Source material:
*-*-*

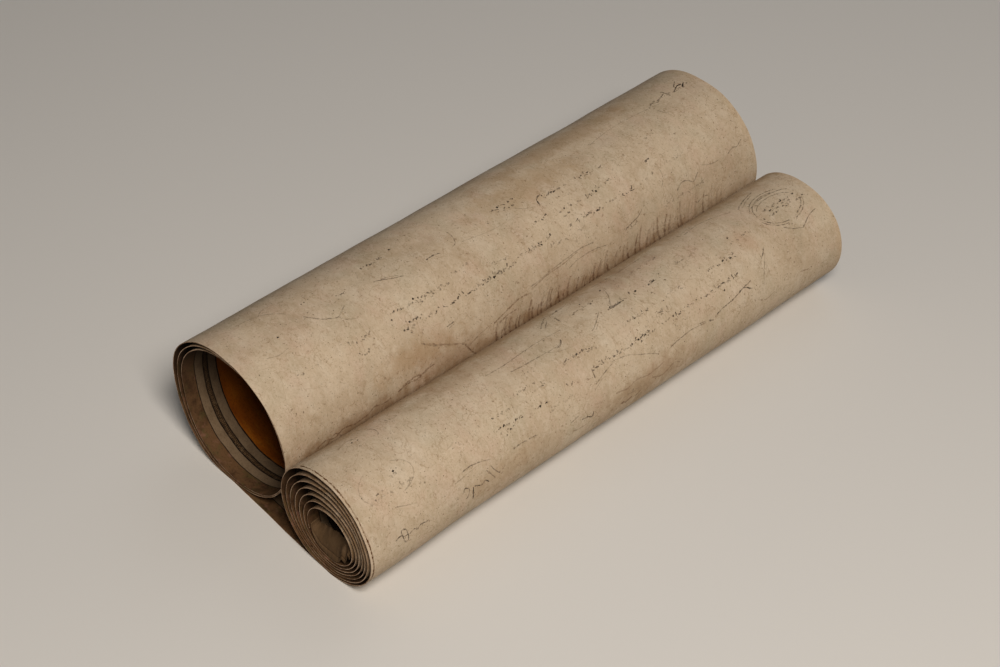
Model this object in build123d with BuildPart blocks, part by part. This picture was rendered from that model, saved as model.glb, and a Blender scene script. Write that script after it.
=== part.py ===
from build123d import *
import os

# A long paper sheet rolled up from both ends, lying on a table.
#
# X runs along both rolls, Y across them and Z up. The sheet lies flat on the table between the two
# rolls. One end is rolled into the big roll on the +Y side, and the other into the small roll on
# the -Y side. The origin is under the middle of the whole scroll, at table height.

# Driving dimensions, in millimetres and degrees.
SHEET_WIDTH = 420.0  # across the sheet, so it is also the length of each roll
SHEET_THICKNESS = 0.5
END_STEP = 7.0  # how far the small roll sits towards -X of the big one
ROLL_GAP = 4.0  # between the two rolls at their widest

BIG_HEIGHT = 104.5
BIG_FLAT = 6.5  # the flat spot that the roll's own weight presses into it
BIG_HALF_TURNS = 5  # whole half turns, before the last piece of a turn
BIG_END_SWEEP = 12.0  # the last piece of a turn, up to the sheet's end
BIG_OUTER_PITCH = 3.8  # from one turn to the next on the side away from the small roll
BIG_GROOVE_PITCH = 0.7  # the same on the side that faces the small roll
BIG_TOP_PITCH = 1.5
BIG_BOTTOM_PITCH = 1.1

SMALL_HEIGHT = 77.5
SMALL_FLAT = 2.5
SMALL_HALF_TURNS = 13
SMALL_END_SWEEP = 112.0
SMALL_OUTER_PITCH = 3.4
SMALL_GROOVE_PITCH = 3.3
SMALL_TOP_PITCH = 5.1
SMALL_BOTTOM_PITCH = 1.5

TRIM_ALLOWANCE = 2.0  # how far the trimming cuts run past the sheet

# Where the rolls lie.
big_width = BIG_HEIGHT + BIG_FLAT
small_width = SMALL_HEIGHT + SMALL_FLAT
total_depth = big_width + ROLL_GAP + small_width
big_axis_y = total_depth / 2 - big_width / 2
small_axis_y = small_width / 2 - total_depth / 2
groove_y = big_axis_y - big_width / 2 - ROLL_GAP / 2
blank_length = SHEET_WIDTH + END_STEP
near_x = -blank_length / 2
far_x = blank_length / 2
step_z = (SHEET_THICKNESS + min(BIG_BOTTOM_PITCH, SMALL_BOTTOM_PITCH)) / 2


def roll_arcs(axis_y, lead, flat, height, side_pitches, top_pitch, bottom_pitch, halves, end_sweep):
    """Arcs of the outside face of one roll, in order from the strip to the sheet's end.

    lead is +1 where the sheet first climbs the roll's +Y side, and -1 for the -Y side. The first
    of side_pitches is for that side. Every turn rests on the one below it, so the turns crowd
    together at the bottom. Each arc is (centre, radius, start angle, sweep).
    """
    arcs = []
    for index in range(halves + 1):
        turn, coming_down = divmod(index, 2)
        top = height - top_pitch * turn
        bottom = bottom_pitch * (turn + coming_down)
        radius = (top - bottom) / 2
        side = -lead if coming_down else lead
        reach = (height + flat) / 2 - side_pitches[coming_down] * turn
        center = (axis_y + side * (reach - radius), (top + bottom) / 2)
        start = 90 if coming_down else -90
        sweep = end_sweep if index == halves else 180
        arcs.append((center, radius, start, lead * sweep))
    return arcs


def face_line(arcs, depth):
    """Draw one face of a roll, depth inside its outside face, and return its two end points."""
    first = last = None
    for center, radius, start, sweep in arcs:
        arc = CenterArc(center, radius - depth, start, sweep)
        if last is not None:
            Line(last, arc @ 0)
        first = arc @ 0 if first is None else first
        last = arc @ 1
    return first, last


big_roll = roll_arcs(
    big_axis_y, 1, BIG_FLAT, BIG_HEIGHT, (BIG_OUTER_PITCH, BIG_GROOVE_PITCH),
    BIG_TOP_PITCH, BIG_BOTTOM_PITCH, BIG_HALF_TURNS, BIG_END_SWEEP,
)
small_roll = roll_arcs(
    small_axis_y, -1, SMALL_FLAT, SMALL_HEIGHT, (SMALL_OUTER_PITCH, SMALL_GROOVE_PITCH),
    SMALL_TOP_PITCH, SMALL_BOTTOM_PITCH, SMALL_HALF_TURNS, SMALL_END_SWEEP,
)

with BuildPart() as scroll_sheet:
    # The whole rolled section: both faces of the sheet, joined at its two ends.
    with BuildSketch(Plane.YZ.offset(near_x)):
        with BuildLine():
            big_start, big_end = face_line(big_roll, 0)
            small_start, small_end = face_line(small_roll, 0)
            Line(big_start, small_start)
            big_start_inside, big_end_inside = face_line(big_roll, SHEET_THICKNESS)
            small_start_inside, small_end_inside = face_line(small_roll, SHEET_THICKNESS)
            Line(big_start_inside, small_start_inside)
            Line(big_end, big_end_inside)
            Line(small_end, small_end_inside)
        make_face()
    extrude(amount=blank_length)

    # Trim both ends above the strip, so that the small roll sits a step towards -X.
    with BuildSketch(Plane.XY.offset(step_z)):
        with BuildLine():
            Polyline(
                (near_x - TRIM_ALLOWANCE, groove_y),
                (near_x + END_STEP, groove_y),
                (near_x + END_STEP, total_depth / 2 + TRIM_ALLOWANCE),
                (near_x - TRIM_ALLOWANCE, total_depth / 2 + TRIM_ALLOWANCE),
                close=True,
            )
        make_face()
        with BuildLine():
            Polyline(
                (far_x + TRIM_ALLOWANCE, groove_y),
                (far_x - END_STEP, groove_y),
                (far_x - END_STEP, -total_depth / 2 - TRIM_ALLOWANCE),
                (far_x + TRIM_ALLOWANCE, -total_depth / 2 - TRIM_ALLOWANCE),
                close=True,
            )
        make_face()
    extrude(amount=BIG_HEIGHT, mode=Mode.SUBTRACT)

    # On the strip the same step is made by an edge that runs askew from one roll to the other.
    with BuildSketch(Plane.XY.offset(-TRIM_ALLOWANCE)):
        with BuildLine():
            Polyline(
                (near_x - TRIM_ALLOWANCE, small_axis_y),
                (near_x, small_axis_y),
                (near_x + END_STEP, big_axis_y),
                (near_x + END_STEP, total_depth / 2 + TRIM_ALLOWANCE),
                (near_x - TRIM_ALLOWANCE, total_depth / 2 + TRIM_ALLOWANCE),
                close=True,
            )
        make_face()
        with BuildLine():
            Polyline(
                (far_x + TRIM_ALLOWANCE, big_axis_y),
                (far_x, big_axis_y),
                (far_x - END_STEP, small_axis_y),
                (far_x - END_STEP, -total_depth / 2 - TRIM_ALLOWANCE),
                (far_x + TRIM_ALLOWANCE, -total_depth / 2 - TRIM_ALLOWANCE),
                close=True,
            )
        make_face()
    extrude(amount=TRIM_ALLOWANCE + step_z, mode=Mode.SUBTRACT)

scroll_sheet.part.label = "scroll_sheet"

os.makedirs("parts", exist_ok=True)
export_step(scroll_sheet.part, "parts/scroll_sheet.step")
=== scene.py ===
"""Looks of the paper scroll: one long sheet rolled up from both ends, and the print that it carries."""
import logging
import math
from dataclasses import dataclass
from enum import Enum

import bpy
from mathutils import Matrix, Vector, noise


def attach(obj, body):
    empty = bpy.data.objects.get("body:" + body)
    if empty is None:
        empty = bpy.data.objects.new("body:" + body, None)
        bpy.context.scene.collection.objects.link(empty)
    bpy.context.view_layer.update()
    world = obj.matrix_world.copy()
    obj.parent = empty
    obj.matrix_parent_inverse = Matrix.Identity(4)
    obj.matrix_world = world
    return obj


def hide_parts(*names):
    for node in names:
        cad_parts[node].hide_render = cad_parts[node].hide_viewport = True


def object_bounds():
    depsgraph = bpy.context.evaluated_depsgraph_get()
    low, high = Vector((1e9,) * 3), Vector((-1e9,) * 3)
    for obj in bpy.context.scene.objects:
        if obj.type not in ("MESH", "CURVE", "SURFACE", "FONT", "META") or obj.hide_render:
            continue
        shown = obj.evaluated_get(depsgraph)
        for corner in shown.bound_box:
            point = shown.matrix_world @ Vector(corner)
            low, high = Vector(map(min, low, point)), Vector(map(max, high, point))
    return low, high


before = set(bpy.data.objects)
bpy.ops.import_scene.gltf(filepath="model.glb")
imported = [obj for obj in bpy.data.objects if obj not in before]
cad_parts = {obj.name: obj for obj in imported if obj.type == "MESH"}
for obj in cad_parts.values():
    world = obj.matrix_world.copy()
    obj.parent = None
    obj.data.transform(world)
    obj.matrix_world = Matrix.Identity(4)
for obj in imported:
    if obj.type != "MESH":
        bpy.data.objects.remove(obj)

Tree = bpy.types.NodeTree
Node = bpy.types.Node
Thing = bpy.types.Object
Material = bpy.types.Material
Point = tuple[float, float]
Space = tuple[float, float, float]

MM = 0.001
FLAT = "flat"  # the place on the flat sheet: from the near edge, along the sheet, from the far edge
ADD = "ShaderNodeMath ADD"
SUBTRACT = "ShaderNodeMath SUBTRACT"
MULTIPLY = "ShaderNodeMath MULTIPLY"
MULTIPLY_ADD = "ShaderNodeMath MULTIPLY_ADD"
DIVIDE = "ShaderNodeMath DIVIDE"
VECTOR = "ShaderNodeVectorMath "  # the operation's name goes after it
COMBINE = "ShaderNodeCombineXYZ"
SEPARATE = "ShaderNodeSeparateXYZ"
NOISE = "ShaderNodeTexNoise"
RANGE = "ShaderNodeMapRange"
MIX = "ShaderNodeMix"
STORE = "GeometryNodeStoreNamedAttribute"
READ = "GeometryNodeInputNamedAttribute"
MOVE = "GeometryNodeSetPosition"
RANDOM = "FunctionNodeRandomValue"
# The sheet's map has the outer face below, the inner face over it and the cut edges at the top.
OUTER_SHARE = 0.7
INNER_START = 0.72
INNER_SHARE = 0.25
CUT_START = 0.973
CUT_SHARE = 0.024

cad_low, cad_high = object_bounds()
log = logging.getLogger("scroll")


class Side(Enum):
    """Which side of the roll's middle the sheet climbs first."""

    PLUS_Y = 1
    MINUS_Y = -1


class Face(Enum):
    """The kinds of face on the sheet, as its tree numbers them."""

    OUTER = 0
    INNER = 1
    CUT = 2

    @property
    def title(self) -> str:
        """Give the name of the tree's input for this face's material."""
        return f"{self.name.title()} face"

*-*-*

Give again, word for word, every line of the listing above from the one with "extrude(amount=BIG_HEIGHT, mode=Mode.SUBTRACT)" to the one with "if obj.type not", both inclusive, and nothing beyond them.

    extrude(amount=BIG_HEIGHT, mode=Mode.SUBTRACT)

    # On the strip the same step is made by an edge that runs askew from one roll to the other.
    with BuildSketch(Plane.XY.offset(-TRIM_ALLOWANCE)):
        with BuildLine():
            Polyline(
                (near_x - TRIM_ALLOWANCE, small_axis_y),
                (near_x, small_axis_y),
                (near_x + END_STEP, big_axis_y),
                (near_x + END_STEP, total_depth / 2 + TRIM_ALLOWANCE),
                (near_x - TRIM_ALLOWANCE, total_depth / 2 + TRIM_ALLOWANCE),
                close=True,
            )
        make_face()
        with BuildLine():
            Polyline(
                (far_x + TRIM_ALLOWANCE, big_axis_y),
                (far_x, big_axis_y),
                (far_x - END_STEP, small_axis_y),
                (far_x - END_STEP, -total_depth / 2 - TRIM_ALLOWANCE),
                (far_x + TRIM_ALLOWANCE, -total_depth / 2 - TRIM_ALLOWANCE),
                close=True,
            )
        make_face()
    extrude(amount=TRIM_ALLOWANCE + step_z, mode=Mode.SUBTRACT)

scroll_sheet.part.label = "scroll_sheet"

os.makedirs("parts", exist_ok=True)
export_step(scroll_sheet.part, "parts/scroll_sheet.step")
=== scene.py ===
"""Looks of the paper scroll: one long sheet rolled up from both ends, and the print that it carries."""
import logging
import math
from dataclasses import dataclass
from enum import Enum

import bpy
from mathutils import Matrix, Vector, noise


def attach(obj, body):
    empty = bpy.data.objects.get("body:" + body)
    if empty is None:
        empty = bpy.data.objects.new("body:" + body, None)
        bpy.context.scene.collection.objects.link(empty)
    bpy.context.view_layer.update()
    world = obj.matrix_world.copy()
    obj.parent = empty
    obj.matrix_parent_inverse = Matrix.Identity(4)
    obj.matrix_world = world
    return obj


def hide_parts(*names):
    for node in names:
        cad_parts[node].hide_render = cad_parts[node].hide_viewport = True


def object_bounds():
    depsgraph = bpy.context.evaluated_depsgraph_get()
    low, high = Vector((1e9,) * 3), Vector((-1e9,) * 3)
    for obj in bpy.context.scene.objects:
        if obj.type not in ("MESH", "CURVE", "SURFACE", "FONT", "META") or obj.hide_render:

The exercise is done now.